My condolences and prayers go out to the Toa family today.

Rustymommy
Clovis, NM

So sad for this young man's family. God be with them in their time of struggle.

For those questioning the number of deaths of missionaries reported: While social media doesn't contribute to the deaths, it does contribute to our ability to hear about the deaths. So we may see news about these tragic situations more often. Also, the number of missionaries have increased dramatically since late 2012. Without changing another thing, that will make the number of deaths likely to rise. I haven't done the research but guess that overall missionaries fare better than those in many other demographic groups common among 18-25 year olds. I'm guessing deaths are above average among military enlistees, collegiate athletes, professional athletes, skateboarders, motorcyclists, snowboarders, emergency service workers, construction workers, gang members, drug users, party drinkers, street racers, petty criminals, bridge jumpers. Life is a risk for most young people, not just missionaries. It is part of life wherever you are.

Angel2012
Frankfort, KY

I am so sorry!! My son is serving in Guatemala.
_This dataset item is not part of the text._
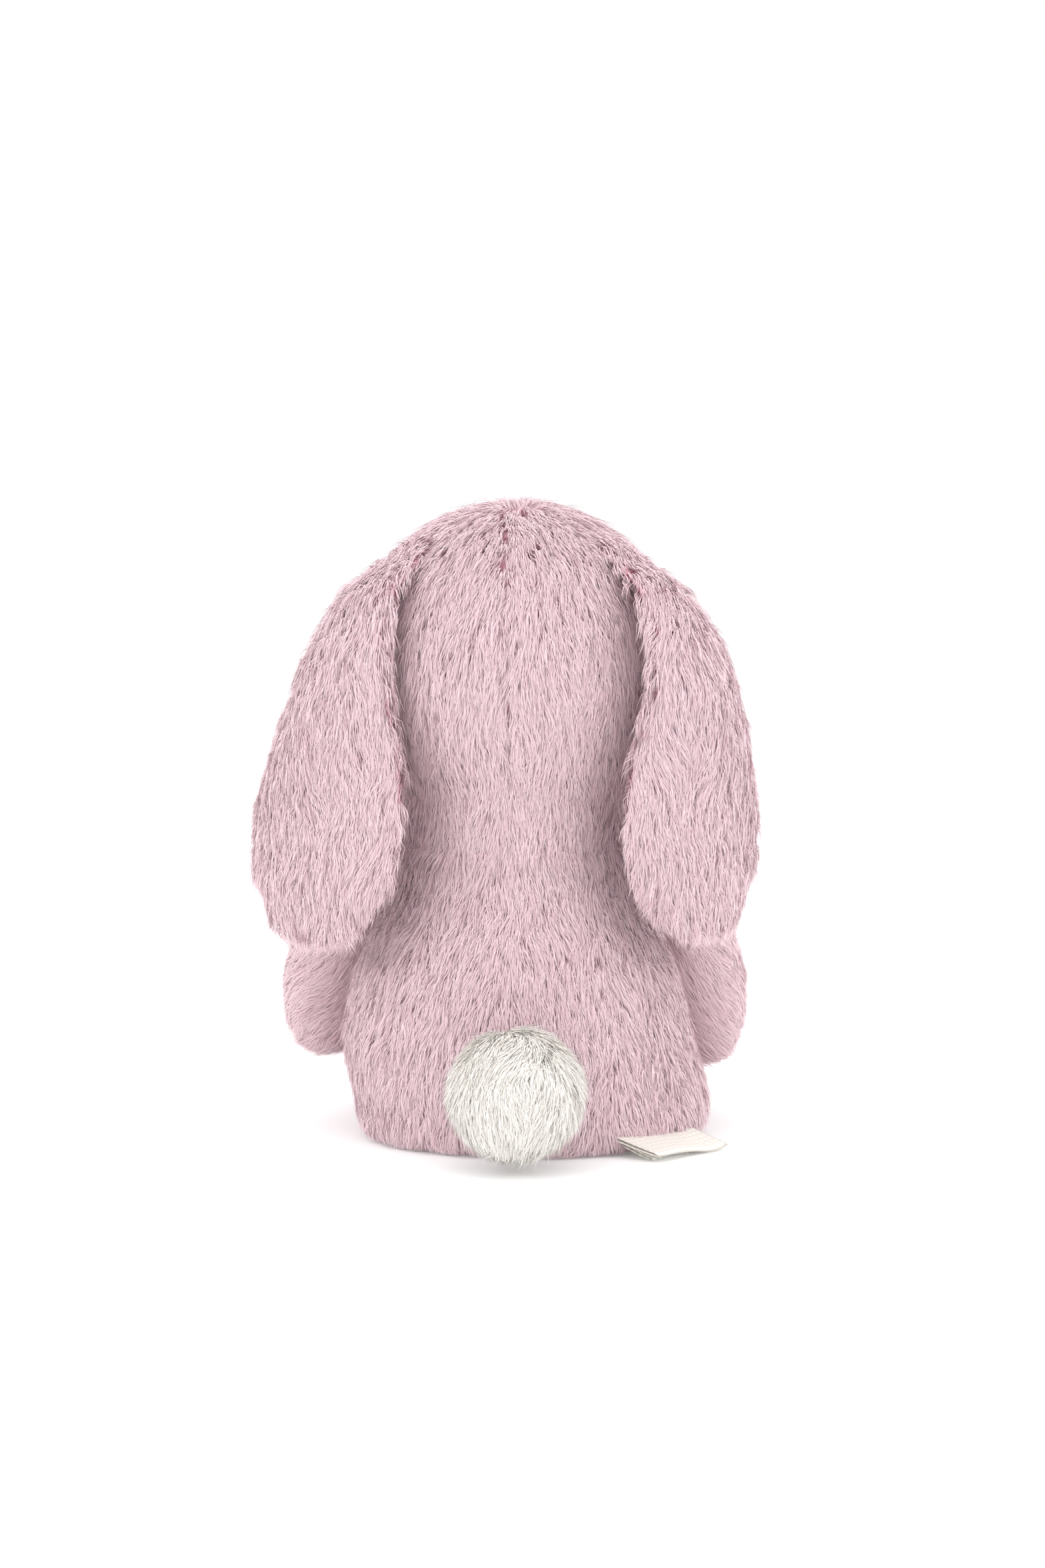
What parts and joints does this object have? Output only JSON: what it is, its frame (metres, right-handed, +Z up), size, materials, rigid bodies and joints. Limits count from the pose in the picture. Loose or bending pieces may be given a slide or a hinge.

My daughter passed away a few months before he left. Your story brakes my heart. Love to you and your family at this devastating time.

Objectified
Tooele, UT

Even if there has been a slight increase in missionary deaths over the past few years, statistically speaking... a young person is much safer while serving a church mission compared to any other demographic. Multiple times safer.

Being in the "information age", these sad events receive more media exposure and public attention than ever before. That enhances the impression of more of these types of deaths happening compared to previous times.
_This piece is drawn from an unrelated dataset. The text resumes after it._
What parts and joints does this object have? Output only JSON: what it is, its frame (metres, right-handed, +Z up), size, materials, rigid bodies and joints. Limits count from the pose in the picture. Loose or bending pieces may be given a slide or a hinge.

Since almost no missionary deaths are due to reckless personal action of the victims, surmising about overall purposes serves very little purpose. We're incapable of seeing the same big picture that God does. That's why we're required to use faith. And every time we do, that faith becomes strengthened. Someday, all of these apparent tragedies will make more sense than what our current very limited understanding allows.
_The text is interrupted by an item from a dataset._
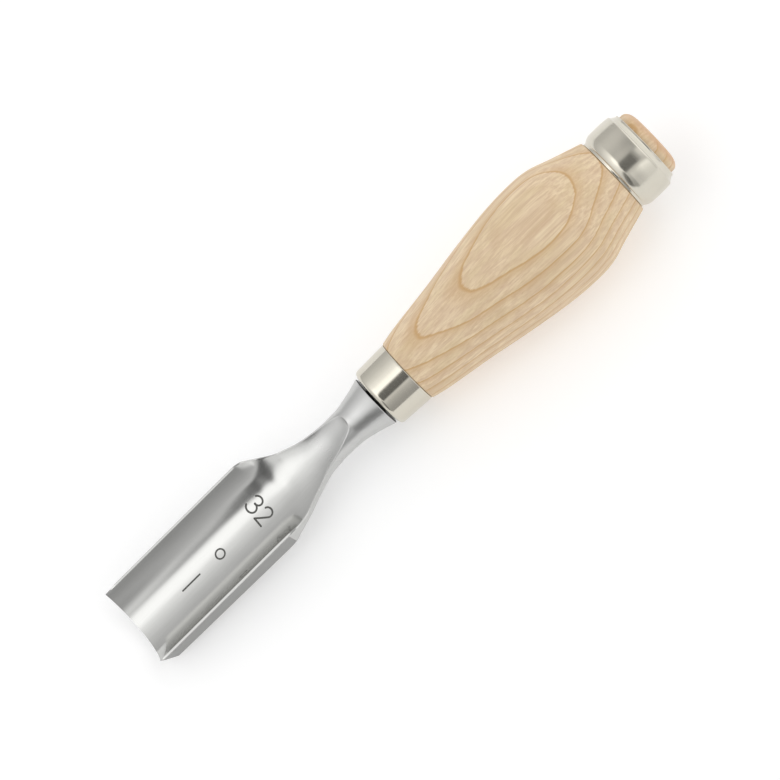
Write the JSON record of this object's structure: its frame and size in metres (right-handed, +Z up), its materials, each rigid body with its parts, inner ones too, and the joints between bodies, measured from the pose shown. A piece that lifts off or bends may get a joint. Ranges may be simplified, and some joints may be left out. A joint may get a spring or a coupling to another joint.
{
  "type": "carving gouge",
  "caption": "Out-cannel carving gouge: a deep channelled steel blade on a turned ash handle with a metal ferrule and a striking ring.",
  "frame": {"origin": "on the surface the tool rests on, under the middle of its outline", "axes": "+X from the cutting edge to the butt of the handle, +Z up out of the channel, +Y across; the tool lies at rest on its blade and its handle, so its own axis is tipped nose down by 4 degrees about Y"},
  "size_m": [0.2374, 0.0428, 0.0432],
  "materials": {
    "blade_steel": "ground and satin polished",
    "nickel_ferrule": "polished, slightly warm",
    "ash_wood": "fine turned, thin clear coat",
    "nickel_ring": "polished, slightly warm"
  },
  "bodies": {
    "root": {"blade": "blade_steel", "ferrule": "nickel_ferrule", "handle": "ash_wood", "strike_ring": "nickel_ring"}
  },
  "joints": []
}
I'm very impressed with the missionary's family's attitude toward this tragedy. They seem to have a mature understanding of the gospel of Christ and His plan of salvation.

@ Dennis:

The elder involved was not blind. His father is. Please re-read the article.

Josephbunzol
chicago, IL

You can argue statistics forever. My concern is the Maturity of the young people, especially the young Elders, that go out to serve. Are Stake Presidents so pressed to have Missionaries called that they fail to really pray about the person's ability to serve in the field. ? Not to put down this young man or to be cruel to his family, but why was he in a tree? Was he trying to convert a bird? In nearly 20 years in the Church I have seen fantastic missionaries. I have also seen others who would have been better off at home, or, heaven forbid, waited a few years before going into the Mission field. Just like a horse matures between the ages of 2 and 3, a Young brother or sister greatly matures between 18 and 23. Only the most mature and most ready should serve at the low end of the age scale.

Standsresolute
Lake City, MN

Why Elder Toa was up a tree is HIS business and the Lords. I served a mission. I LOVED SERVING THE LORD ON A MISSION. I know it is better to give than to receive. Whatever reason this young man has departed this life is between the Lord and this young man. What counts is that he SERVED.

I don't believe in accidents resulting in death. That is too Darwinian and offends my conscience. God has accepted whatever choices were made by Elder Toa by receiving him into the next life. That's it.

My family give our love and prayers to the Toa family. The morning of the first resurrection is coming soon to reunite ALL those who held to the iron rod.

Schnee
Salt Lake City, UT

@niners
"As you can see all these numbers are less than the missionary death rate by about half."

No. The 205 you're comparing it to is the worldwide death rate of people that age. So the correct statement based on your numbers is that the US death rate for missionary-age people is less than half that of the world. Assuming the missionary death rate is 1/20th of that of the world that would make the missionary death rate about 1/6-1/8th the US death rate for people of missionary age.

Dennis
Harwich, MA

I apologize for the misread, but not for the intent.

GD
Syracuse, UT

Mission guidelines are established to protect these young missionaries. For example if a missionary is driving a car and gets into an accident he or she will drive no more during their mission. You can't keep them in a bubble. They make choices like we all do and sometimes that choice turns out to be a bad one. I imagine this young man was being a service to someone and then over extended himself and fell. May the Lord bless and comfort this family. This is a hard time.

1994
Cottonwood Hts., UT

"In the work of the Lord we must allow for the possibility that the ultimate sacrifice is sometimes required for His work to proceed on one side of the veil or the other. Of the more than 1 million missionaries serving in this dispensation, less than one-tenth of one percent have qualified for 'The Transfer,' making it an extremely rare occurrence.
This book (first of 4 volumes) is a compilation of 64 such stories told by loved ones. Readers will learn of these unwelcome sacrifices which were somehow deemed requisite or even fore-ordained to open doors, turn keys, and bless thousands of people.
Although on its face the topic may seem depressing to compile a book about such events; as readers learn of the experiences surrounding these 'random' events they begin to sense the guiding hand of the Lord and in time the tragedy turns from crisis to consolation, then to faithful resolve and finally to humble gratitude."
These are the words found in the preface of a book by Susan Woods titled: 'The Transfer - Stories of Missionaries who Gave the Last Full Measure of Devotion.' (Digital Legend 2009) Hopefully the Toa family can take solace from its pages.

Twin Lights
Louisville, KY

The details will come out. Missions have never been without risk. May God bless the family of this elder with peace.